As if this parody of Christianity is not bizarre enough, worse was to follow in a diatribe emanating from God Hates Fags, the homepage of Westboro Baptist Church, in language much of which I wouldn’t want to reproduce in this blog. Under the banner ‘Thank God for Katrina’ this website proclaims ‘America is irreversibly doomed. It is a sin to pray for the good of this evil fag nation’ and ‘It is a sin NOT to rejoice when God executes his wrath and vengeance upon America’. And it urges its readers to ‘pray for more dead bodies floating on the . . . rancid waters of New Orleans’. Here is an instance of the cynical exploitation of religion. In this rejoicing over Katrina’s destruction and praying for a rising death count, religion has ceased to be a force for good. Religion has become evil.
So where was God in all this destruction? The answer is that there are no answers except that at many points in life humanity is confronted by the silences, ambiguities and absences of God in the world. In the biblical narrative of creation God invests humanity with mastery over creation and expects humanity to take responsibility for it. He intervenes neither to prevent the catastrophes we engineer nor to punish us for them. That we suffer the results of bad choices we make and the bad planning we execute is well illustrated by this latest hurricane which exposed both our complicity in global warming and the American administration’s failure to protect and provide for its people.
The signs of God I saw in this catastrophe were in the kindness of strangers, in the way that ordinary people became ministering angels, in the solace being offered to the lost, the lonely and the heartbroken, in public displays of the heights that humanity can aspire to in its finest moments, in the indomitability of the human spirit in the presence of tragedy and chaos.
When the prophet Elijah had his dramatic personal encounter with God, God was nowhere to be found within the forces of nature. He was not present in the raging storm which tore the mountains, nor in the shattering earthquake which followed, nor in the consuming fire. God was discerned in something unexpectedly less destructive and judgemental. God inhabits sheer silence. That silence may have been the immense silence of the desert where the only sound to be heard is the sound of one’s own heartbeat. But it may also have been within the sublime silence of the human heart itself.
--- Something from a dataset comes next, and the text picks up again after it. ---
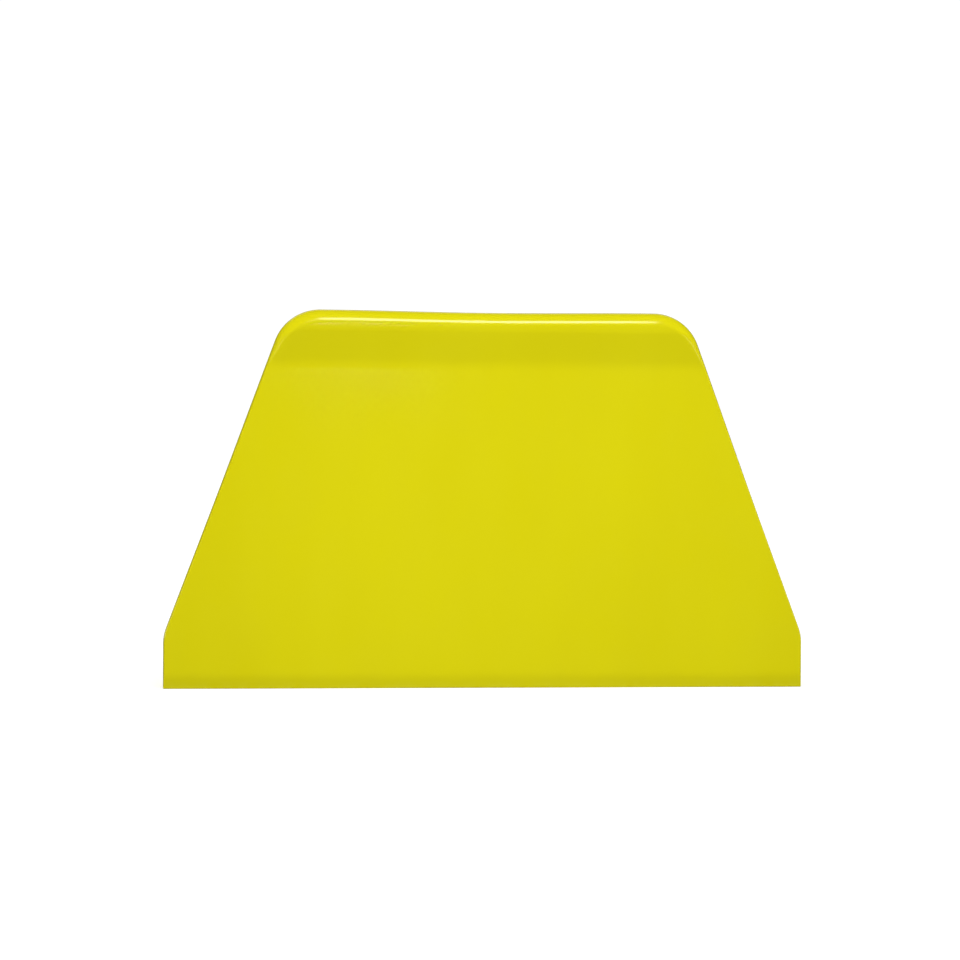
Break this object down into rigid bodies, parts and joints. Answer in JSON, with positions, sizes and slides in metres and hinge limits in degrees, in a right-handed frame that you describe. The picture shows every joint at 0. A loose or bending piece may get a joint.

It’s the same with theology. A catastrophe on this scale evokes both the best and the worst kinds of theological discourse. The worst generally take the form of interpreting disasters like Katrina in thoroughly Old Testament terms which picture God wreaking retribution upon disobedient and sinful people. Given the popular tendency towards simplistic and fundamentalist religious tenets, it is not surprising to read that Katrina has prompted an outpouring of this kind of theological rubbish.
I trawled through the Internet to discover a few examples, and was not altogether surprised to see that some Christians view the destruction of New Orleans in the same biblically simplistic terms as the destruction of the cities of Sodom and Gomorrah. It’s all to do with homosexual sin apparently. Thus Repent America, an evangelical and fundamentalist organisation opined that it was no accident that New Orleans was destroyed just a few days before ‘Southern Decadence’, an annual homosexual celebration which attracts thousands of people to the city, was due to be held. According to the organisation’s press release this gay festival fills ‘ the French Quarters of the city with drunken homosexuals engaging in sex acts in the public streets and bars’. Said Repent America’s director Michael Marcavage ‘Although the loss of lives is deeply saddening, this act of God destroyed a wicked city . . . New Orleans was a city that had its doors wide open to the public celebration of sin’. He prays piously, ‘From the devastation may a city full of righteousness emerge’.
As if this parody of Christianity is not bizarre enough, worse was to follow in a diatribe emanating from God Hates Fags, the homepage of Westboro Baptist Church, in language much of which I wouldn’t want to reproduce in this blog. Under the banner ‘Thank God for Katrina’ this website proclaims ‘America is irreversibly doomed. It is a sin to pray for the good of this evil fag nation’ and ‘It is a sin NOT to rejoice when God executes his wrath and vengeance upon America’. And it urges its readers to ‘pray for more dead bodies floating on the . . . rancid waters of New Orleans’. Here is an instance of the cynical exploitation of religion. In this rejoicing over Katrina’s destruction and praying for a rising death count, religion has ceased to be a force for good. Religion has become evil.
So where was God in all this destruction? The answer is that there are no answers except that at many points in life humanity is confronted by the silences, ambiguities and absences of God in the world. In the biblical narrative of creation God invests humanity with mastery over creation and expects humanity to take responsibility for it. He intervenes neither to prevent the catastrophes we engineer nor to punish us for them. That we suffer the results of bad choices we make and the bad planning we execute is well illustrated by this latest hurricane which exposed both our complicity in global warming and the American administration’s failure to protect and provide for its people.
The signs of God I saw in this catastrophe were in the kindness of strangers, in the way that ordinary people became ministering angels, in the solace being offered to the lost, the lonely and the heartbroken, in public displays of the heights that humanity can aspire to in its finest moments, in the indomitability of the human spirit in the presence of tragedy and chaos.
When the prophet Elijah had his dramatic personal encounter with God, God was nowhere to be found within the forces of nature. He was not present in the raging storm which tore the mountains, nor in the shattering earthquake which followed, nor in the consuming fire. God was discerned in something unexpectedly less destructive and judgemental. God inhabits sheer silence. That silence may have been the immense silence of the desert where the only sound to be heard is the sound of one’s own heartbeat. But it may also have been within the sublime silence of the human heart itself.